This month we are considering a recent Supreme Court case and whether it affects the Law of Contract. The Law of Contract is covered in Unit 2 of ILSPA’s Legal Secretaries Diploma course, where the elements of what makes a legally binding agreement are considered. As with any area of law, there are continual developments which your regular reading of the Legal Secretaries Journal and News section of our Membership area should help you keep up to date with.
Formation of a contract
One of the first things every Student of Contract Law learns is what elements make up a legally binding agreement. You will have learnt about offer & acceptance, consideration, intention, capacity, correct form and the effect of illegality on a contract. The next case may appear surprising because not only was it heard in three different courts but it also dealt with a basic and fundamental contract question: “Have the parties entered into a contract?” The case was RTS Flexible Systems Ltd v Molkerei Alois Müller GmbH (2010).
The facts: On one side was RTS, a British company that makes automated machinery for factory assembly lines. The other side was a German company that produces a range of dairy products, including the well-known Müller yoghurts and rice puddings. In January 2005 RTS won a tender for a £1.68 million project to supply Müller with new packaging machinery for its yoghurt pots. The machinery was needed urgently, so RTS started work developing the machinery before a formal written contract was signed. What the parties had agreed to was something called heads of terms which set out the broad ideas of how the parties would work together, but these heads were not in themselves an agreed contract. What was agreed was that RTS could start the work immediately and spend up to an agreed limit of cost. The heads of terms were to last one month and then be replaced with a finalised and signed contract.
When trying to finalise the contract, the parties were able to agree on nearly all the terms except for some important points such as what damages would be paid if the contract was breached (known as a liquidated damages clause). No final contract was signed and in place when the heads of terms came to an end one month into RTS starting work. When problems arose with the equipment and the parties fell into a dispute, the first question the High Court had to answer was whether there was a contract between the parties and if so, what terms applied.
The High Court’s decision: The Court ruled that the parties were in a contract, but it did not accept that the terms of this agreement should be the ones contained in the nearly completed written contract. This contract was to be ignored because the parties had included a clause stating the agreement was “subject to contract”. The effect of this was that until the parties signed the agreement it would be considered that the parties had no intention (one of the legal elements of any contract) to enter into a legal relationship.
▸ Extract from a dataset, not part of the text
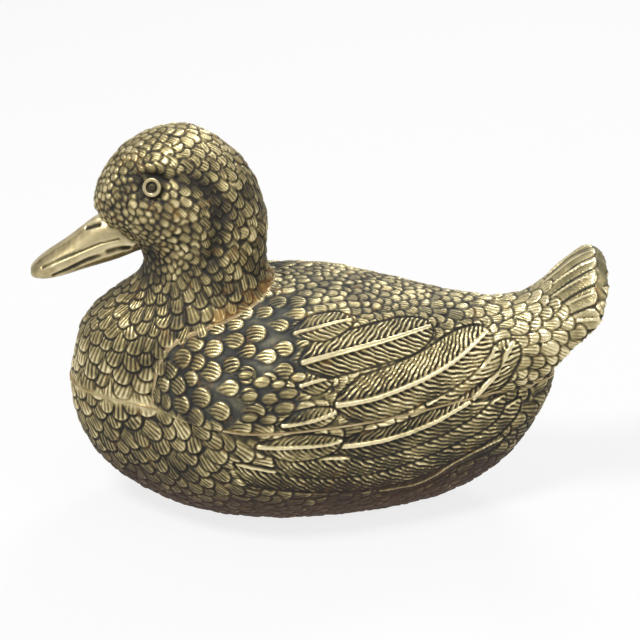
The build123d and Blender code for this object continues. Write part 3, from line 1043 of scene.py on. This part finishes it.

The Court of Appeal: RTS appealed this decision, as they were not happy with the possibility that Müller might not pay them fully for the work carried out. They were also concerned about what terms would apply. The Court of Appeal decided that in relation to the terms, these should be implied, so in effect the provisions of the Sales of Goods Act 1979 (as amended) would apply. The Court also confirmed that the principle of quantum meruit applied, which meant that as Müller had received something of value, they should pay RTS a reasonable sum for the services they had supplied. It was not necessary for a written contract to be in place for this rule to apply.
The Supreme Court: Just to demonstrate how difficult a ‘simple’ contract question such as “Is there a contract?” can become, Müller appealed the Court of Appeal decision to the Supreme Court, which decided that the nearly completed agreement was a legal contract! The Supreme Court decided that the existence of a ‘subject to contract’ clause was not enough to decide whether the parties had intended to enter into a legally binding relationship and factors such as what the ‘reasonably honest businessman’ would have thought about the relationship should be taken into account.
So far so confusing? This case does not change the law on intention and the formation of contract, but it does show how difficult it sometimes is to tell whether a contract has been formed and if so, on what terms. The basic rules about offer and acceptance, intention, and consideration you will have learnt on the Legal Secretaries Diploma course will still apply, but as is clear from this case, it is not always so easy to apply the legal principle in the real world!